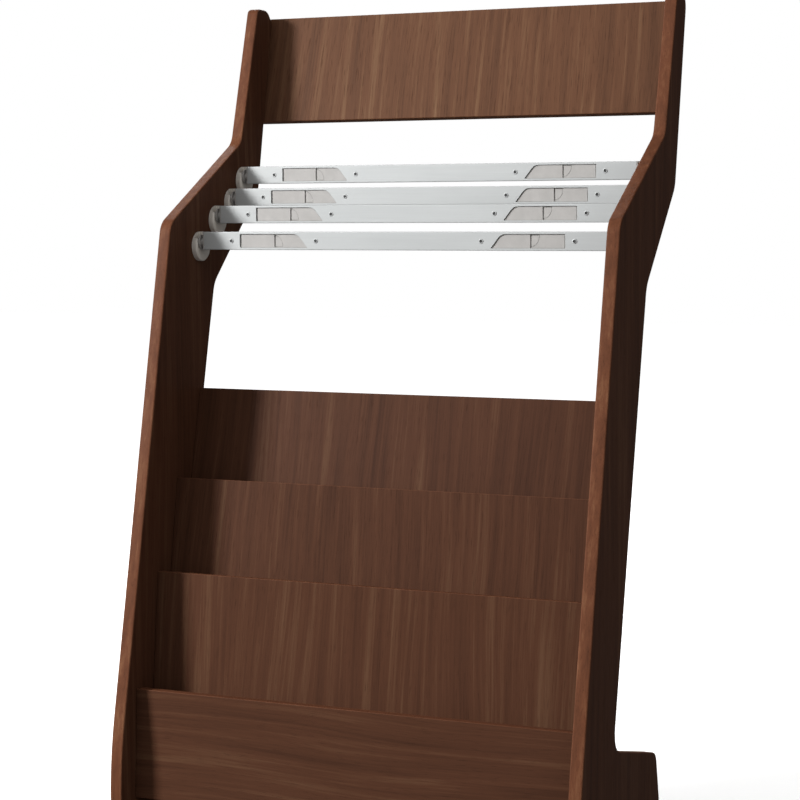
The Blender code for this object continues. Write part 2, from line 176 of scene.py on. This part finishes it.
WALNUT = (0.093, 0.0385, 0.0215)
WALNUT_STOPS = (
    (0.34, (0.058, 0.0245, 0.0145)),
    (0.45, (0.080, 0.0335, 0.0190)),
    (0.53, WALNUT),
    (0.61, (0.116, 0.0540, 0.0300)),
    (0.70, (0.148, 0.0740, 0.0420)),
)
BANDING = (1.56, 1.40, 1.27)  # colour of edge banding, as a share of the face's
GRAIN_DRIFT = 0.026  # metres to each side
BRUSHED_STOPS = ((0.30, (0.45, 0.465, 0.465)), (0.52, (0.49, 0.505, 0.505)), (0.72, (0.53, 0.545, 0.545)))
SMUDGE = (0.43, 0.43, 0.42)
ZINC_STOPS = ((0.32, (0.52, 0.54, 0.58)), (0.52, (0.62, 0.62, 0.60)), (0.70, (0.68, 0.65, 0.55)))


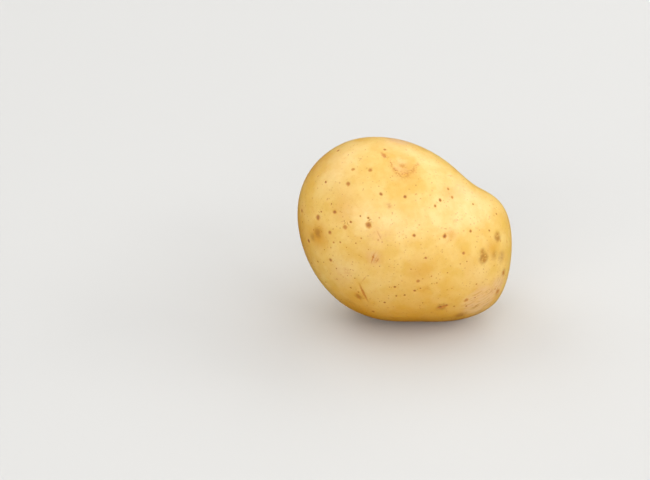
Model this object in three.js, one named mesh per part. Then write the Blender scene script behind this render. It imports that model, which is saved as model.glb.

──────────────────────────────

Repeat the entries exactly, all of them.

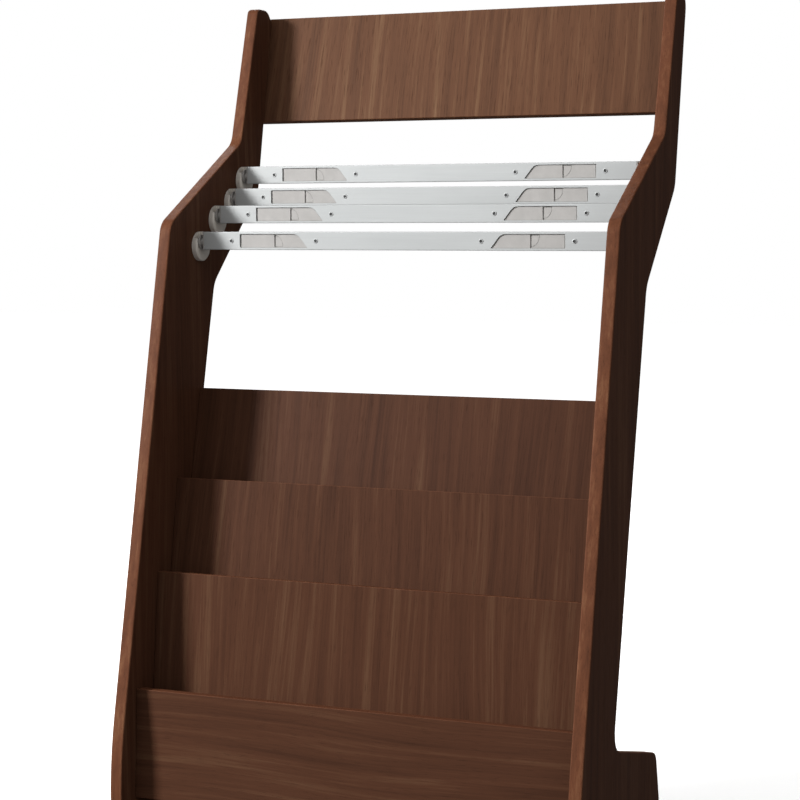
The Blender code for this object continues. Write part 2, from line 176 of scene.py on. This part finishes it.
WALNUT = (0.093, 0.0385, 0.0215)
WALNUT_STOPS = (
    (0.34, (0.058, 0.0245, 0.0145)),
    (0.45, (0.080, 0.0335, 0.0190)),
    (0.53, WALNUT),
    (0.61, (0.116, 0.0540, 0.0300)),
    (0.70, (0.148, 0.0740, 0.0420)),
)
BANDING = (1.56, 1.40, 1.27)  # colour of edge banding, as a share of the face's
GRAIN_DRIFT = 0.026  # metres to each side
BRUSHED_STOPS = ((0.30, (0.45, 0.465, 0.465)), (0.52, (0.49, 0.505, 0.505)), (0.72, (0.53, 0.545, 0.545)))
SMUDGE = (0.43, 0.43, 0.42)
ZINC_STOPS = ((0.32, (0.52, 0.54, 0.58)), (0.52, (0.62, 0.62, 0.60)), (0.70, (0.68, 0.65, 0.55)))


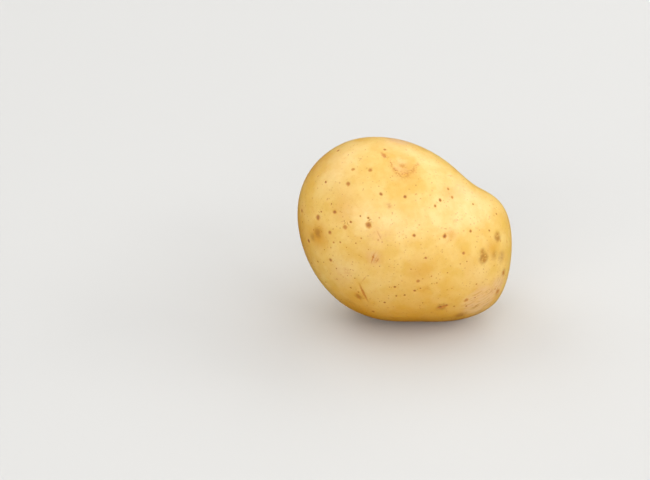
Model this object in three.js, one named mesh per part. Then write the Blender scene script behind this render. It imports that model, which is saved as model.glb.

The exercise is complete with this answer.